ISO 639-2: Codes for the Representation of Names of Languages - Part 2: Alpha-3 Code for the Names of Languages
ISO 639-2 is part of the ISO 639 language code family, which provides also a two-character code set (ISO 639-1) for the representation of names of languages. ISO 639-2 contains codes for all languages contained in ISO 639-1 and several hundred additional languages. The ISO 639-2 (Bibliographic) codes were devised for use in bibliographic metadata, e.g., for libraries, information services, and publishers, and ISO 639-2 (Terminology) targets terminology, lexicography, and linguistic applications. The lists are the same except for 20 languages that have different Bibliographic and Terminology codes. The list contains over 500 discrete codes.

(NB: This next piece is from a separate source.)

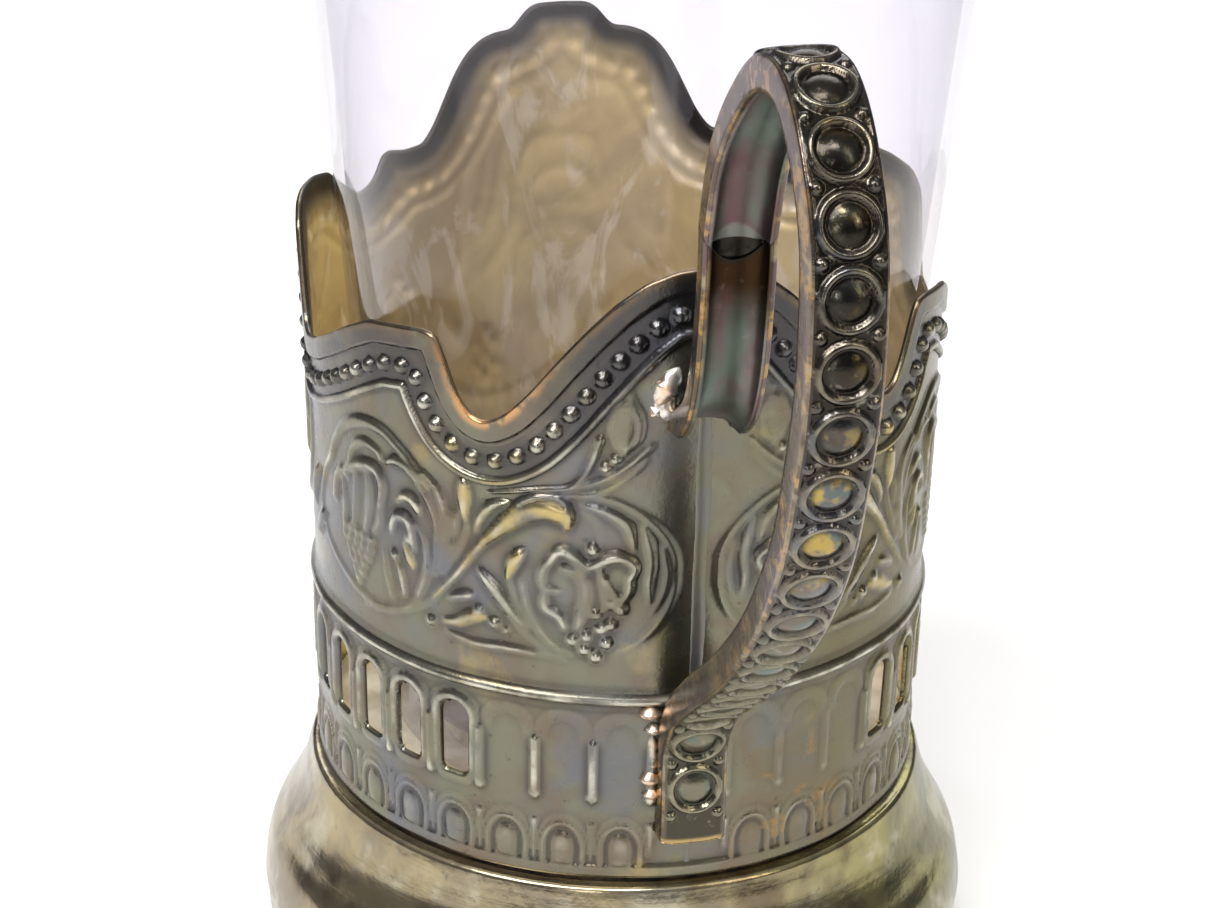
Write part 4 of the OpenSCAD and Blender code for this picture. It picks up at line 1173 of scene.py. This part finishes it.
def base_look():
    m = Look("mottled base")
    right = m.ramp(m.along("Y"), -0.005, 0.035)
    colour = m.coats(
        m.mix(right, *PLAIN),
        (m.mix(right, *DULL), (90, 6, 0.38, 0.62, 0, 0.8)),
        (STAIN, (170, 5, 0.52, 0.7, 2, 0, (1, 1, 0.6)), 0.7),
        (PALE, (120, 4, 0.56, 0.7, 3), 0.6),
        (FLECK, (700, 4, 0.62, 0.72, 4), 0.5))
    lines = m.noise(900, 3, 6, stretch=(0.06, 0.06, 1))
    m.bumps((lines, 0.00008, 0.35), (m.noise(260, 4, 7), 0.0003, 0.35))
    return m.finish(colour, 0.96, m.line(0.1, 0.24, m.noise(110, 5, 5)))


def disc_look():
    m = Look("dull disc")
    m.bumps((m.noise(600, 3, 4), 0.0001, 0.4))
    return m.finish(m.mix((140, 5, 0.35, 0.65, 3), (0.95, 0.92, 0.78), (0.6, 0.55, 0.4)), 0.1, 0.4)


def solder_look(name, metal, tint, shift):
    m = Look(name, shift)
    colour = m.coats(metal, (tint, (380, 4, 0.42, 0.6)), (DARK, (900, 4, 0.55, 0.7, 1), 0.5))
    m.bumps((m.noise(1500, 3, 3), 0.00006, 0.4))
    return m.finish(colour, 0.92, m.line(0.22, 0.2, m.noise(500, 3, 2)))


def seam_look():
    m = Look("dull seam")
    m.bumps((m.noise(700, 3, 3), 0.0001, 0.5))
    return m.finish(m.mix((160, 4, 0.4, 0.6, 2), OLIVE, (0.17, 0.16, 0.15)), 0.93, 0.44)


def glass_look():
    """Thin clear glass: what is behind shows unbent and faintly lilac, and the surface gleams by its angle."""
    m = Look("clear glass")
    m.bumps((m.noise(28, 2), 0.0004, 0.12))
    normal = m.shader.inputs["Normal"].links[0].from_socket
    gleam = m.node("ShaderNodeBsdfGlossy", Color=(1, 1, 1), Roughness=0.0, Normal=normal)
    slant = m.node("ShaderNodeLayerWeight", Blend=0.5, Normal=normal).outputs["Facing"]
    body = m.mix(m.maths("POWER", slant, 3.0), (0.967, 0.958, 0.984), (0.76, 0.745, 0.8))
    clear = m.node("ShaderNodeBsdfTransparent", Color=body)
    both = m.node("ShaderNodeMixShader", Fac=m.line(0.015, 0.8, m.maths("POWER", slant, 4.5)))
    m.feed(both.inputs[1], clear.outputs["BSDF"])
    m.feed(both.inputs[2], gleam.outputs["BSDF"])
    m.feed(m.tree.nodes["Material Output"].inputs["Surface"], both.outputs["Shader"])
    m.tree.nodes.remove(m.shader)
    return m.material


def dress(piece, look, node, body="holder"):
    """Give a piece its material and its body, and hide the CAD node that it stands for."""
    piece.data.materials.append(look)
    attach(piece, body)
    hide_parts(node)


def redress(node, look):
    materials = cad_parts[node].data.materials
    materials.clear()
    materials.append(look)


SOLDER = (0.66, 0.64, 0.6)
SOLDER_DULL = (0.42, 0.38, 0.32)
SOLDER_BROWN = (0.1, 0.075, 0.05)
PEACH = (0.70, 0.50, 0.36)
LAP_SHADOW = (0.005, 0.004, 0.003)

dress(make_sleeve(), sleeve_look(), "sleeve")
dress(mesh_object("strap", *swept_channel(strap_line, strap_depth, STRAP_BOSSES, strap_warp, False)),
      handle_look("tarnished strap", 1.0, 0.0, CUT_END), "handle_strap")
# Under the strap's end the bracket's cut top is painted near-black, as shade
dress(mesh_object("bracket", *swept_channel(bracket_line, bracket_depth, BRACKET_BOSSES, bracket_warp, True)),
      handle_look("tarnished bracket", 4.0, 0.97, NIGHT), "handle_bracket")
# The solder patch under the strap's end is coloured near-black as painted shadow
dress(make_lap(), solder_look("solder in painted shadow", LAP_SHADOW, NIGHT, 7.0), "lap_solder")
dress(turned("base_bell", base_profile(), BASE_SIDES, spun_waves), base_look(), "base")
dress(seam_strip, seam_look(), "sleeve_seam")
dress(bracket_lumps, solder_look("bright solder", SOLDER, PEACH, 3.0), "bracket_solder")
dress(foot_lumps, solder_look("peach solder", SOLDER_DULL, PEACH, 5.0), "foot_solder")
dress(make_glass(), glass_look(), "glass", "glass")
# The solder at the base's joint is coloured dark, as painted shade in the gap under the sleeve
redress("base_solder", solder_look("dark solder", DARK, SOLDER_BROWN, 6.0))
redress("floor_disc", disc_look())


# Floor, light and surroundings

FLOOR_R = 3.0
FLOOR_SIDES = 96


def make_floor():
    a = np.arange(FLOOR_SIDES) * 2 * math.pi / FLOOR_SIDES
    piece = mesh_object("floor", around(FLOOR_R / MM, a, 0), [range(FLOOR_SIDES)])
    piece.data.materials.append(Look("pale floor").finish((0.8, 0.8, 0.8), 0.0, 0.8))


# Height that the lamps are aimed at, in metres
AIM_H = 0.07


def area_light(name, azimuth, height, distance, size, watts, tint=(1, 1, 1)):
    """Softbox aimed at the object, its azimuth counted from the camera's, positive to the right."""
    data = bpy.data.lights.new(name, "AREA")
    data.shape = "RECTANGLE"
    data.size, data.size_y = size
    data.energy = watts
    data.color = tint
    a = (CAMERA_AZIMUTH + azimuth) * DEG
    target = Vector((0, 0, AIM_H))
    level = math.cos(height * DEG)
    place = target + distance * Vector((math.cos(a) * level, math.sin(a) * level, math.sin(height * DEG)))
    lamp = bpy.data.objects.new(name, data)
    lamp.location = place
    lamp.rotation_euler = (target - place).to_track_quat("-Z", "Y").to_euler()
    bpy.context.collection.objects.link(lamp)


def make_world():
    """Room round the object: bright above, dimmer level with it."""
    world = bpy.data.worlds.new("room")
    world.use_nodes = True
    bpy.context.scene.world = world
    tree = world.node_tree
    back = tree.nodes["Background"]
    place = tree.nodes.new("ShaderNodeTexCoord")
    split = tree.nodes.new("ShaderNodeSeparateXYZ")
    ramp = tree.nodes.new("ShaderNodeValToRGB")
    tree.links.new(place.outputs["Generated"], split.inputs["Vector"])
    tree.links.new(split.outputs["Z"], ramp.inputs["Fac"])
    tree.links.new(ramp.outputs["Color"], back.inputs["Color"])
    elements = ramp.color_ramp.elements
    elements[0].position, elements[0].color = 0.0, (0.2, 0.2, 0.22, 1)
    elements[1].position, elements[1].color = 1.0, (1, 1, 1, 1)
    middle = elements.new(0.45)
    middle.color = (0.3, 0.3, 0.33, 1)
    back.inputs["Strength"].default_value = 0.7


make_floor()
make_world()
area_light("key", -38, 50, 0.75, (0.34, 0.34), 5.6)
area_light("fill", 50, 32, 0.8, (0.12, 0.55), 1.5, (1, 0.9, 0.66))
area_light("strip", -10, 14, 0.9, (0.12, 0.3), 0.7)
area_light("back", 175, 42, 0.9, (0.8, 0.5), 4.0)
area_light("inner", 6, 62, 0.8, (0.25, 0.15), 3.5)
bpy.context.scene.view_settings.view_transform = "Standard"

The ISO 639-2 (Bibliographic) codes are equivalent to the MARC Language Codes. The ISO 639-2 codes are linked to two-character codes for the same language in ISO 639-1, to the MARC Language Codes, and to equivalent codes for language groups in ISO 639-5.
ISO 639-5 Codes for the Representation of Names of Languages - Part 5: Alpha-3 Code for Language Families and Groups
ISO 639-5 provides three-character lowercase alphabetic strings that serve as identifiers for the representation of names of living and extinct language families and language groups. The list contains over 100 discrete codes.
The codes on this list include all of the codes for language groups in the MARC Language Code scheme and over 40 additional groups. The codes are linked to their equivalent codes on the MARC Language Code list and ISO 639-2.
Extended Date/Time Format
Extended Date/Time Format Datatypes Scheme collects the three different datatypes, one each pertaining to a EDTF level.